Kenneth Michael Usdin
Got it. Thanks, Dave.
Operator
We will take our next question from Brennan Hawken with BMO.
Brennan Hawken
Great. Thanks for that, Mike. And then you you there's there's been a lot of movement in the markets. You you already spoke a bit to GFO and some of the changes that happened within some portfolios, but but we did see fee rates the way at least the way we're able to calculate them, and I know that that's sort of flawed given how you guys bill. Because we don't have intra quarter visibility. But but did you guys see fee rate pressure in some of the other businesses this quarter as well. Or was it just around the mass in how you bill and how much the markets moved? If you could help maybe disentangle that a bit. Thank you.
David W. Fox
Yeah. So think about GFO, in particular, as resembling a little bit more of the asset servicing side of the business than the wealth management side of the business. They've got extremely strong pipeline, and and they're gonna produce a record year of new business. Off another a previous record year. And so what you do see in GFO is large shifts in portfolio composition. And a higher sensitivity to cash. And so Q2 is pretty volatile, and then there's a lot of movement going in there. Other thing I'd say about GFO is they're much they're less exposed, at least at Northern, to fixed income and equity, movements. They are very cash focused. And so unlike the regions, not as influenced as much. By the overall equity market. A better way to look at the business like a GFO business would be look at their year to date fees.
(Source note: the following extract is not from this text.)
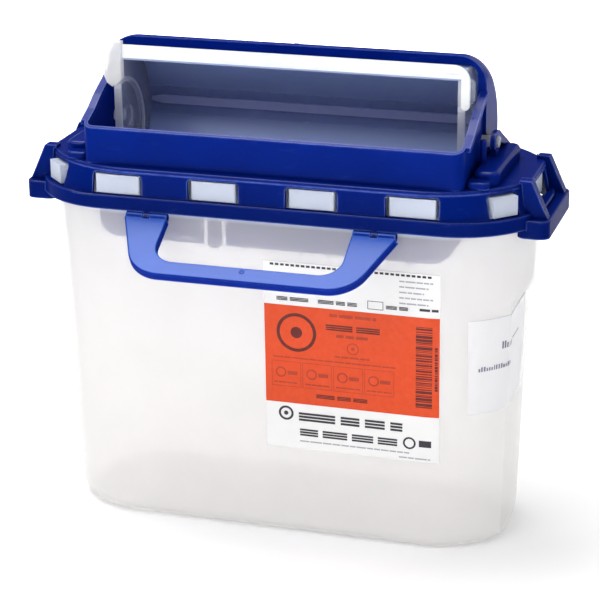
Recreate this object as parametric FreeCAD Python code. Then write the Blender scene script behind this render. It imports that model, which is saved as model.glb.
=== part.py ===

So year to date fees are up 5% and revenues are up 9%. And then, you know, GFO had
Operator
We will take our next question from Michael Mayo with Wells Fargo Securities.
Operator
We'll take our next question from Betsy Graseck with Morgan Stanley.
Betsy Graseck
Appreciate that. Thank you.
Operator
We will take our next question from Glenn Schorr with Evercore.
Glenn Schorr
Hello. Small but interesting one, re regarding the deposit rate paid on saving money market. And other deposits. So so after going down for four quarters straight because rates have been coming down it was actually up six basis points, and we had a cut in the quarter, I think. So it's just a it's interesting. I'm more thinking about the go forward. But what what caused the the that saving in money market rate to go up in a quarter when there's a rate cut. And I know you gave us the the your thoughts on next year, so I appreciate that. I'm just curious what's going on on on these deposits.
David W. Fox
Yeah. Well, deposits are also multicurrency. They're not just US dollar. Right? So may be some some differences there. You might wanna take a look at, but we could certainly get more granular with you. But on the top of it, I can't I can't say in particular. I'd have to look at each currency in each particular investment that we made to to kind of give you that read.
Operator
We will take our next question from Steven Alexopoulos with TD Cowen.
Operator
We will take our next question from David Charles Smith with Truist Securities.
Operator
We will take our next question from Gerard Cassidy with RBC.
Gerard Cassidy
Good morning, Dave. Good morning, Mike. Morning. Kinda different questions for you guys. I always like to get the perspective from folks like you because you know, I have a big exposure to this area. There's been a lot of talk this quarter about loans to nondepository financial institutions, and, of course, your in the top 20 banks. You're at the lowest. You've got the least amount of exposure. Can you give us some color on what you know, I'm not asking you to talk about other banks, but these categories that are within this NDFI whether it's private equity or mortgage, credit intermediaries, etcetera, What how do you guys look at that NDFI category?
David W. Fox
Yeah. That's a good question, and I'll I'll start, and then maybe Mike can talk about the broader, industry, issues. There was a reclassification in the reporting methodology implemented by the FDIC that moved some loans into other categories, that were into the n FDI category. So when you look at Northern you know, the vast majority of what we do are subscription lines to private equity firms. And those are lines of credit backed by the LP's capital commitments. And on top of that, there's borrowing bases that reflect uncalled capital as well. And so that is not the same thing as lending directly to a you know, a private credit fund. Right? There's also sometimes loans to management companies that we do. But in that case, you've got the the management fees that secure your loan. Right? And then thirdly, on the wealth side, we have, obviously, some NAV loans that we do. The advance rates are extremely low. Like, I wanna say around 30%. Those could have some private credit funds in them, but they're highly across their entire private equity portfolios. We don't lend against one particular fund. So that that's sort of how Northern has looked at that business. Individually. I'll let Mike talk broader about the industry in terms of what's what's going on. But we don't have we don't have any of the similarities as you pointed out to what's going on with everybody else.
Operator
And there are no further questions in the queue at this time. I will now turn the conference back over to Jennifer Childe for closing remarks.
Jennifer Childe
Thanks, operator, and thanks, everyone, for joining us today. We look forward to speaking with you again soon.